Back in the Spring, one of my heroes was the speaker for an annual lecture series that we have a school. Each year we have a distinguished speaker for the week. Evidently, in the past, it has been rather dry and academic and sleepy even for the seminary professors. rlandmc.jpgBut for the past several years, it has been one of the highlights of the semester for me. This particular week had me leading worship on the second day of the series. I submitted my worship set and when the speaker saw that I was doing “Be Thou My Vision”, he called to ask if he could play penny whistle. Are you kidding? To make music with this guy!. I was thrilled.
This speaker is a champion of discipleship and community. At work, we speak a lot of community, of our community. We pat ourselves on the back for the love and encouragement that is found in it.
My teaching assignment has me spending weakly scheduled one on one time with at least 12 students. Add to this advisees and drop-ins and I spend a lot of time with individuals. The intimacy that develops over time in one on one student-teacher relationship exposes hurt, frustrations, struggles, sin. It began to concern me that in celebrating our community, we often overlook the hurting individual. When we talk about the importance of community, we often overlook the importance of ministering to the individual. Most Profs don’t have regularly scheduled time with individuals. We discuss the spiritual growth and development that can take place in our classes.
Knowing that we would be considering community in these services, I felt a intense burden to worship corporately as we sought God individually -to prompt for personal worship, confession and thanksgiving.
I have benefited greatly from being actively involved in Christian communities. I feel strongly the need for community in the life of the believer. But I also see how communities can lose their effectiveness and impact on their members. This is something that has taken place as long as Christian communities have existed. In Acts, chapter 6 we read that as the number of disciples grew, there arose a murmuring… Certain groups within the community were being neglected.

So I’ve been dealing with some specific areas in which I see us as communities losing sight of what we are set up to do.
We pray corporately, share needs, encourage one another and put on a good face. We so often rejoice together, but suffer alone. Misery loves company? Not in the Christian community. Joy and contentment are often misdefined in my opinion, and it is implied that suffering is unspiritual. Everyone pretends that everything is fine and the community is intentionally unaware that anyone is suffering. Even when we have prayer together, we ask our fellows to pray for superficial things that don’t even come close to the depth of the needs we have. Some of us wear each other out with scores of unceasing lightweight prayer requests. My cat is not eating well, my cousin Bob’s next door neighbor’s wife’s sister’s husband has just been diagnosed with dust allergies. Is it possible that these are just masks for deeper needs of our own that we dare not share with the community?
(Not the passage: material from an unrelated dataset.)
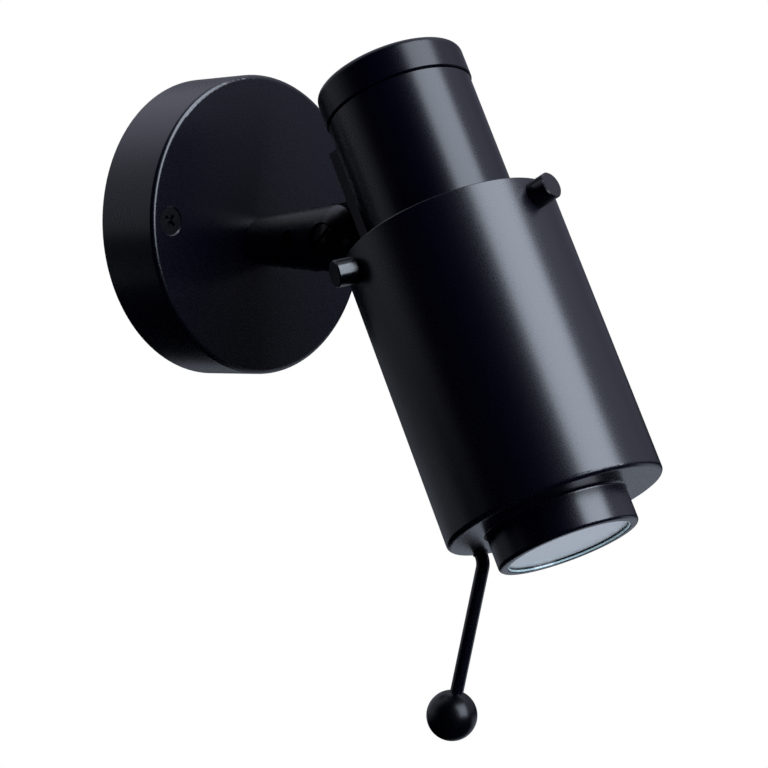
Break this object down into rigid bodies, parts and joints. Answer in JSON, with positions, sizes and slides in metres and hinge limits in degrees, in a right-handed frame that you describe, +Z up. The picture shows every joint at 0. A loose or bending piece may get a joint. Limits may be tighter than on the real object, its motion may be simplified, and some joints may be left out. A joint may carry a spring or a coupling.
{
  "type": "pivoting spotlight wall light",
  "caption": "Wall spotlight: round canopy, forked arm and a tilting tubular head in a wider cylindrical shade, with a recessed lens and a bent aiming rod ending in a ball.",
  "frame": {"origin": "centre of the canopy's open back, on the wall plane", "axes": "+Y into the wall, the light stands out towards -Y, +Z up, X level along the wall"},
  "size_m": [0.1, 0.1781, 0.2197],
  "materials": {
    "satin_black": "satin black paint, slightly blue",
    "gloss_black": "semi-gloss black paint",
    "zinc_steel": "zinc plated",
    "brass": "plain turned brass",
    "white_plastic": "moulded",
    "white_ceramic": "glazed ceramic look",
    "rubber": "matt",
    "lamp_metal": "bright reflector",
    "lamp_glass": "frosted lamp cover",
    "clear_glass": "clear, polished"
  },
  "bodies": {
    "root": {"wall_canopy": "satin_black", "canopy_screws": "gloss_black", "mounting_bracket": "zinc_steel", "bracket_nuts": "zinc_steel", "threaded_tube": "brass", "tube_washer": "zinc_steel", "tube_nut": "zinc_steel", "terminal_block": "white_plastic", "terminal_screws": "brass", "block_screw": "zinc_steel", "earth_screw": "zinc_steel", "earth_washer": "zinc_steel"},
    "arm": {"fork_arm": "satin_black", "arm_lock_screw": "gloss_black", "pivot_screw": "gloss_black", "pivot_nut": "zinc_steel", "pivot_washers": "zinc_steel"},
    "head": {"pivot_lug": "satin_black", "lug_screws": "zinc_steel", "mounting_bar": "satin_black", "inner_tube": "satin_black", "end_cap": "satin_black", "wire_bush": "rubber", "shade": "satin_black", "shade_pins": "gloss_black", "pin_posts": "zinc_steel", "holder_plate": "zinc_steel", "plate_screws": "zinc_steel", "lamp_holder": "white_ceramic", "holder_screws": "zinc_steel", "lamp_body": "lamp_metal", "lamp_pins": "brass", "lamp_cover": "lamp_glass", "lens_glass": "clear_glass", "lens_ring": "zinc_steel", "aim_rod": "satin_black", "aim_ball": "gloss_black"}
  },
  "joints": [
    {"name": "arm_turn", "type": "hinge", "parent": "root", "child": "arm", "pos_m": [0, -0.04, -0.0056], "axis": [0, 1, 0], "range_deg": [-90, 90]},
    {"name": "head_tilt", "type": "hinge", "parent": "arm", "child": "head", "pos_m": [0, -0.0606, -0.0056], "axis": [1, 0, 0], "range_deg": [-50, 30]}
  ]
}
Communities develop reputations. A community may exist to disciple and grow individuals and success is observable. Over time the community is known for its corporate spiritual maturity and individuals who threaten that reputation are ostracized to protect the community, rather than discipled and grown. Community can cease to exist as a fellowship of like-minded people who encourage, hold accountable, sharpen, and empower one another and just perpetuate itself as community.

Communities may serve to equip one another to impact the world with their faith. But rather than faith being strengthened and exercised, it grows weak and soft from lack of confrontation and questions. We become more comfortable with the look of our community and thus offended by those who don’t look like us. We are shielded from the need to put on the FULL armor of God because we think the fiery darts come from the culture rather than the real enemy. We begin to sense that we are behind the lines and let our guard down so that we’re struck by the darts that don’t cause immediate discomfort but which stick and slowly release the poison of apathy, comfort and separation.
The community begins to serve to protect rather than to empower?
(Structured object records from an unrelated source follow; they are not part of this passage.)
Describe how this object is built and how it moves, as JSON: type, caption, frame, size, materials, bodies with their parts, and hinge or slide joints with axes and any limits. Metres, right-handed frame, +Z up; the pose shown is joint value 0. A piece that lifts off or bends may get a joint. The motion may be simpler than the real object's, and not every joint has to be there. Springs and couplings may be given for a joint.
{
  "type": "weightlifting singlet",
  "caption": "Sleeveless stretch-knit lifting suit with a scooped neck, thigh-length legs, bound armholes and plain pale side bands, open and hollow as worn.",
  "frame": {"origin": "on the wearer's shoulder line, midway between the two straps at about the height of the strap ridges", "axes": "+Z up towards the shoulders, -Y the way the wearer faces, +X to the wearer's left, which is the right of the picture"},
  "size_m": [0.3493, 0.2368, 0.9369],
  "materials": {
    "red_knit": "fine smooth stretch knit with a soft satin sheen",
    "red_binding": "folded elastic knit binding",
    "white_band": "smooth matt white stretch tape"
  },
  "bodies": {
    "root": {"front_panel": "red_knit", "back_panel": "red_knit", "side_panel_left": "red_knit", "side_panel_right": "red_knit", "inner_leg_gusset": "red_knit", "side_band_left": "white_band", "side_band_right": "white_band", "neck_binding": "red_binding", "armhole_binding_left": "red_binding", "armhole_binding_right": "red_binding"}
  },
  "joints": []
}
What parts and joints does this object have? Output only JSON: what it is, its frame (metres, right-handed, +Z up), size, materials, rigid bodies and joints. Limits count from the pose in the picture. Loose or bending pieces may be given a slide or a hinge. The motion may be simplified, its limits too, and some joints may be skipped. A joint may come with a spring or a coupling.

Righteousness by association. Being a member of a community doesn’t mean that the community assumes all responsibility for you. Having just stood in the midst of a congregation of worshipers does not mean that you’ve just worshiped. Being in a room of corporate prayer does not mean one has prayed, nor does it alleviate the individual’s need for personal closet prayer and communion with God. Individuals too often find identity in the community rather than in Jesus. We can begin to feel or even imply that association with the community means association with Jesus, and personal relationships with Christ are weakened. We develop a corporate or social aspect that implies that our issues are those of the community and that it is the community’s responsibility to address them.

I believe that Christian fellowship and community is more than a good idea, it is a God idea. We are besought to participate, to develop it, to maintain it. My question is then, how do we keep it as it is meant to be? How do ensure that it remains pure, profitable and God-honoring? What are your thoughts?